Background: There is currently no formal consensus on the administration of adjuvant chemotherapy to stage I lung squamous cell carcinoma (LUSC) patients despite the poor prognosis. The side effects of adjuvant chemotherapy need to be balanced against the risk of tumour recurrence. Prognostic markers are thus needed to identify those at higher risks and recommend individualised treatment regimens.
Methods: Clinical and sequencing data of stage I patients were retrieved from the Lung Squamous Cell Carcinoma project of the Cancer Genome Atlas (TCGA) and three tissue microarray datasets. In a novel K-resample gene selection algorithm, gene-wise Cox proportional hazard regressions were repeated for 50 iterations with random resamples from the TCGA training dataset. The top 200 genes with the best predictive power for survival were chosen to undergo an L1-penalised Cox regression for further gene selection.

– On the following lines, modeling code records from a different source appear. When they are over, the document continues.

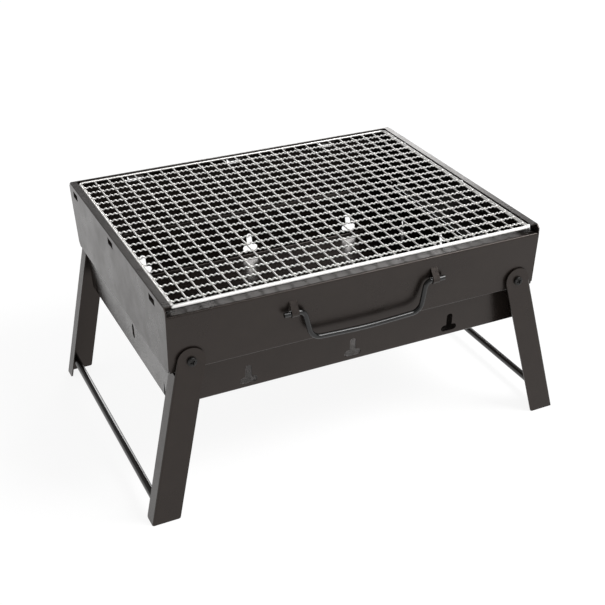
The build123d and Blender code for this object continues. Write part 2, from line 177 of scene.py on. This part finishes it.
# ---------------------------------------------------------------- shader maths
class Sock:
    """A node socket whose arithmetic adds Math nodes to its tree."""

    def __init__(self, shader, socket):
        self.shader = shader
        self.socket = socket

    def _math(self, operation, a, b):
        return self.shader.node("ShaderNodeMath", {"operation": operation}, {0: a, 1: b})

    def __add__(self, other):
        return self._math("ADD", self, other)

    def __radd__(self, other):
        return self._math("ADD", other, self)

    def __sub__(self, other):
        return self._math("SUBTRACT", self, other)

    def __rsub__(self, other):
        return self._math("SUBTRACT", other, self)

    def __mul__(self, other):
        return self._math("MULTIPLY", self, other)

    def __rmul__(self, other):
        return self._math("MULTIPLY", other, self)


class Shader:
    """A material whose nodes are added one method call at a time."""

    def __init__(self, name):
        self.material = bpy.data.materials.new(name)
        self.material.use_nodes = True
        self.tree = self.material.node_tree
        self.surface = self.tree.nodes["Principled BSDF"]
        self.place = self.node("ShaderNodeTexCoord", {}, {}, "Object")

    def node(self, kind, settings, values, output=0):
        """A node of this kind: settings first, then a value or a link for each socket."""
        made = self.tree.nodes.new(kind)
        for key, value in settings.items():
            setattr(made, key, value)
        for key, value in values.items():
            self.feed(made.inputs[key], value)
        return Sock(self, made.outputs[output])

    def feed(self, target, value):
        """Puts a number, a colour or a link on a socket."""
        if isinstance(value, Sock):
            self.tree.links.new(value.socket, target)
        else:
            target.default_value = value

    def noise(self, scale, detail=3.0):
        """Noise from 0 to 1 over the piece, scale in cells per metre."""
        return self.node(
            "ShaderNodeTexNoise", {}, {"Vector": self.place, "Scale": scale, "Detail": detail}, "Fac"
        )

    def ramp(self, value, low, high, to_low=0.0, to_high=1.0):
        """A value's stretch from low to high, mapped to to_low and to_high and held outside it."""
        return self.node(
            "ShaderNodeMapRange", {}, {0: value, 1: low, 2: high, 3: to_low, 4: to_high}
        )

    def blend(self, share, a, b):
        """Colour a where share is 0 and colour b where it is 1."""
        return self.node("ShaderNodeMix", {"data_type": "RGBA"}, {0: share, 6: a, 7: b}, 2)

    def bump(self, height, distance, strength=1.0):
        """Surface relief from a height from 0 to 1, distance in metres."""
        return self.node(
            "ShaderNodeBump", {}, {"Height": height, "Distance": distance, "Strength": strength}
        )

    def finish(self, **sockets):
        """Feeds the surface's sockets, underscores for the spaces in their names."""
        for key, value in sockets.items():
            self.feed(self.surface.inputs[key.replace("_", " ")], value)
        return self.material


def shade(colour, factor):
    """A colour made lighter or darker, with full alpha."""
    return tuple(min(1.0, c * factor) for c in colour) + (1.0,)


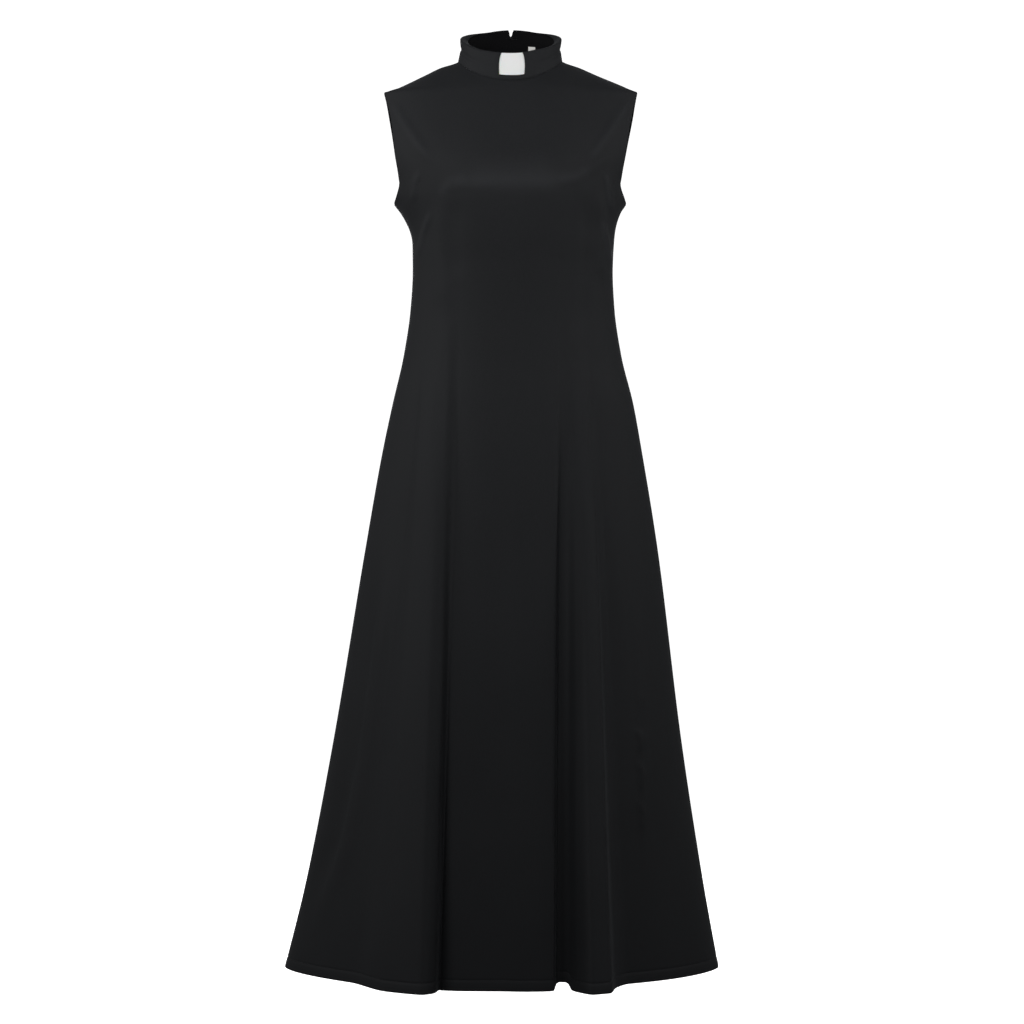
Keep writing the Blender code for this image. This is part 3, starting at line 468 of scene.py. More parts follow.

Results: A total of 602 samples of LUSC were included, of which 42.2% came from female patients, 45.3% were stage IA cancer. From an initial pool of 11,212 genes in the TCGA training dataset, a final set of 12 genes were selected to construct the multivariate Cox prognostic model. Among the 12 selected genes, 5 genes, STAU1, ADGRF1, ATF7IP2, MALL and KRT23, were adverse prognostic factors for patients, while seven genes, NDUFB1, CNPY2, ZNF394, PIN4, FZD8, NBPF26 and EPYC, were positive prognostic factors. An equation for risk score was thus constructed from the final multivariate Cox model. The model performance was tested in the sequestered TCGA testing dataset and validated in external tissue microarray datasets (GSE4573, GSE31210 and GSE50081), demonstrating its efficacy in stratifying patients into high- and low-risk groups with significant survival difference both in the whole set (including stage IA and IB) and in the stage IA only subgroup of each set. The prognostic power remains significant after adjusting for standard clinical factors. When benchmarked against other prominent gene-signature based prognostic models, the model outperformed the rest in the TCGA testing dataset and in predicting long-term risk at eight years in all three validation datasets.
Conclusion: The 12-gene prognostic model may serve as a useful complementary clinical risk-stratification tool for stage I and especially stage IA lung squamous cell carcinoma patients to guide clinical decision making.
Keywords: Gene signature; Lung squamous cell carcinoma; Prognostic model; Risk stratification.
© 2021. Federación de Sociedades Españolas de Oncología (FESEO).